Banksy back in charge: Board of Appeal reverses EUTM cancellation
The EUIPO’s Board of Appeal annulled the controversial decision to cancel Banksy’s EUTM for the LAUGH NOW BUT ONE DAY WE’LL BE IN CHARGE mark, on the grounds of bad faith (under Article 59(1)(b) of the EU Trade Mark Regulation 2017/1001).
The EUTM, which covers the mark depicted below, was filed by Banksy’s representatives, Pest Control Office Ltd. In its cancellation application, Full Colour Black Ltd pointed out that the mark had previously been displayed on Banksy’s Gross Domestic Product website which “encourages the copying, borrowing and uncredited use of Banksy’s imagery” for activism, education and personal entertainment purposes. Banksy also famously stated in the past that “copyright is for losers” and has not enforced those rights as that would entail him losing his anonymity.
In the lower instance decision, the EUIPO Cancellation Division ruled that the mark had been applied for in bad faith, as the proprietor’s intention at the time of filing had been to obtain legal rights in the sign other than copyright rights. The EUIPO considered that this was inconsistent with the function of a trade mark.

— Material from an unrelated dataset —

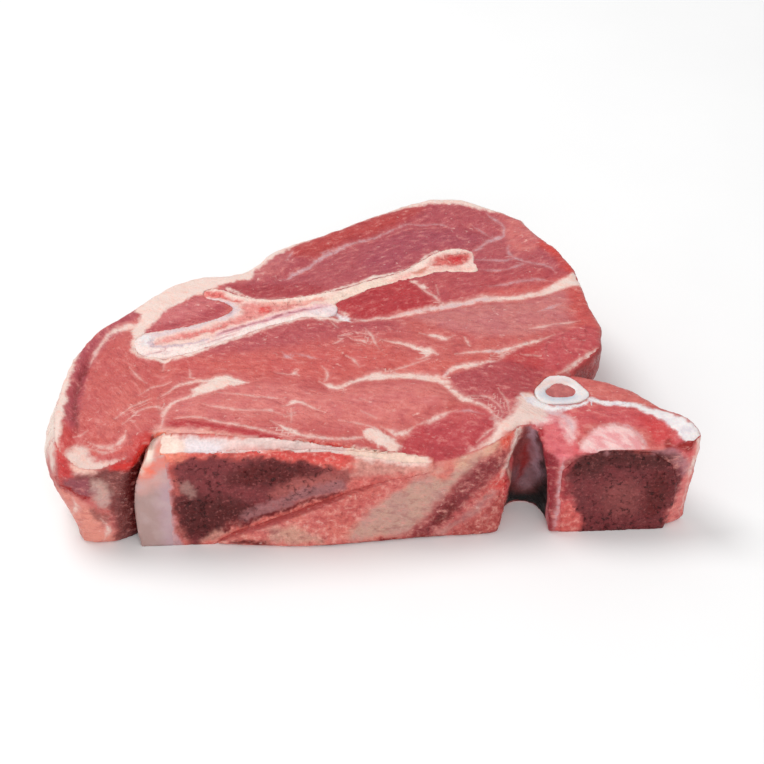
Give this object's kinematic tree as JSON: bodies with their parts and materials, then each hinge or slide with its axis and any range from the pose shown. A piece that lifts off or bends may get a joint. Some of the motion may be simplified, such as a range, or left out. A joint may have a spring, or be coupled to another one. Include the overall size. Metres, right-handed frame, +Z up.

On review of the earlier decision, the Board of Appeal found that the same artwork or sign may be protected by both copyright and trade mark law. The fact that the mark at issue represented one of Banksy’s artworks which could have been protected by copyright law did not automatically preclude that same mark from functioning as a badge of origin for the goods and services at hand. As a result, it could function as a trade mark.
The cancellation applicant failed to convince the Board of Appeal that the contested sign would be non-distinctive due to its alleged decorative nature. The mere claim that the contested sign was decorative represented a subjective view which “could not be verified”.
The Board of Appeal noted that the representation of an ape wearing an empty label included in the EUTM was not merely ornamental feature which would go unnoticed, but an unusual combination of striking elements which would be kept in mind by the consumers.
Further, it was noted that the subject matter of goods and services does not follow automatically from the fact that a sign contains an artwork, because copyright and trade mark law can protect different aspects of the same work or sign. Thus, a creative work can be protected as a trade mark even if it has entered the public domain under copyright law, for example if it acquires a secondary meaning. The cancellation applicant’s arguments on descriptiveness and non-distinctiveness were therefore rejected.
On bad faith, a holistic consideration of various factors was required. The Board of Appeal took into account:
- The fact that the sign was publicly available as an artwork (graffiti) which could be reproduced by the public;
- the fact that Banksy did not take steps to protect his copyright in relation to non-commercial uses of the work; and
- Banksy’s critical views on copyright.
None of the these factors demonstrated that the proprietor did not have the requisite intention to use the contested mark as a trade mark. Even if Banksy had indeed opted for trade mark protection instead of copyright in order to preserve his anonymity, that was irrelevant for the purposes of trade mark law and “did not exclude an intention to use the trade mark”.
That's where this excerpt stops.